Если бы удалось устранить то, что составляет трудность использования бетховенской музыки в шекспировской драме, музыкальная фраза в результате своего полного освобождения от каких бы то ни было оков могла бы достичь высшего совершенства. Наших великих поэтов продолжало беспокоить, что опера, так же как и инструментальная музыка Бетховена, все еще напоминала остов строения, основной план которого опирается не на подлинную сущность музыки, а, скорее, на ее тенденцию, распоряжавшуюся оперной арией и балетным танцем; с другой стороны, неразрешимая задача построения условной музыкальной фразы, так удивительно ожившей благодаря бетховенской мелодии, теперь — при идеальном упорядочении высшей свободы — могла бы совершенно исчезнуть; это значит, что и с этой стороны музыка обрела бы непостижимо живой облик шекспировской драмы, которая, если сравнить ее возвышенную направленность с античной трагедией, производит то же впечатление, что живая природа в сравнении с произведением архитектуры; но при этом ее осмысленная соразмерность обнаруживалась бы в той непогрешимой надежности воздействия, которая присуща произведению искусства. И здесь следует сразу же указать на необычайную новизну идеально естественной формы такого произведения искусства, мыслимую только при содействии немецкого языка как самого богатого из современных самобытных языков; она долго смущала бы мнение, когда ее пытались бы измерить масштабом, который она совершенно переросла; соответствующим ей новым мерилом могло служить впечатление, того счастливца, которому довелось услышать незаписанную импровизацию несравненного музыканта. Ныне великий драматург научил нас фиксировать и эту импровизацию, ибо в самом совершенном произведении искусства, какое только можно себе представить, с беспредельной ясностью должно продолжать жизнь самое возвышенное вдохновение обоих художников как сущность мира, которая дает нам увидеть себя в зеркале мира.

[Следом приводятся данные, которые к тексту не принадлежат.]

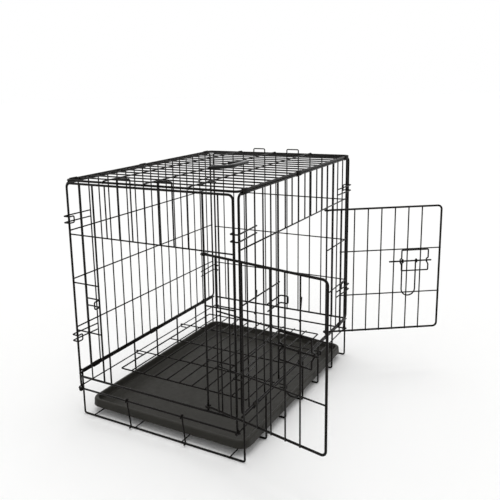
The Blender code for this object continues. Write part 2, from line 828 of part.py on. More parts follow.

Если в отношении этого художественного произведения искусства мы и дальше будем придерживаться характеристики «поэтически совершенная мимико-музыкальная импровизация, зафиксированная с высшей художественной вдумчивостью», то одного только эмпирического восприятия его будет достаточно, чтобы перед нами с поразительной ясностью открылся путь к его практическому осуществлению. В каком-то одном, очень важном, смысле для наших великих поэтов все могло заключаться в том, чтобы найти в драме высокий пафос и, наконец, техническое средство для его точного закрепления. Шекспир, несомненно, заимствовал свой стиль из инстинкта мимического искусства: если, ставя свои драмы, он был связан иногда большим, иногда меньшим дарованием своих актеров, они все в какой-то мере должны были быть Шекспирами, как и сам он в любой момент полностью становился изображаемым персонажем, и у нас есть основание для того, чтобы предполагать, что в исполнении пьес гений Шекспира можно различить не только как его тень, лежащую на театре. Музыка приковала к себе внимание наших поэтов тем, что она обладает самой чистой формой, и при том формой, лучше всего воспринимаемой чувствами: абстрактное арифметическое число, математическая фигура выступают здесь перед нами как образ, неотвратимо влияющий на чувства, то есть как и мелодия; и ее можно безошибочно зафиксировать для чувственного воспроизведения, в то время как поэтический слог записанной речи предоставляется на усмотрение декламатора. То, что самому Шекспиру было невозможно практически, то есть быть мимом каждой своей роли, — то с наивысшей точностью удается композитору каждый раз, когда он говорит с нами через музыканта-исполнителя. Переселение души поэта в тело исполнителя происходит здесь по безошибочным законам самой надежной техники; и композитор, определяющий ритм[73] для технически правильного исполнения своего произведения, сливается в одно целое с музыкантом, исполняющим его произведение; нечто совершенно подобное дозволено было бы сказать о художнике изобразительного искусства по отношению к произведению, выполненному красками или в камне, если бы можно было говорить о переселении души художника в его безжизненный материал.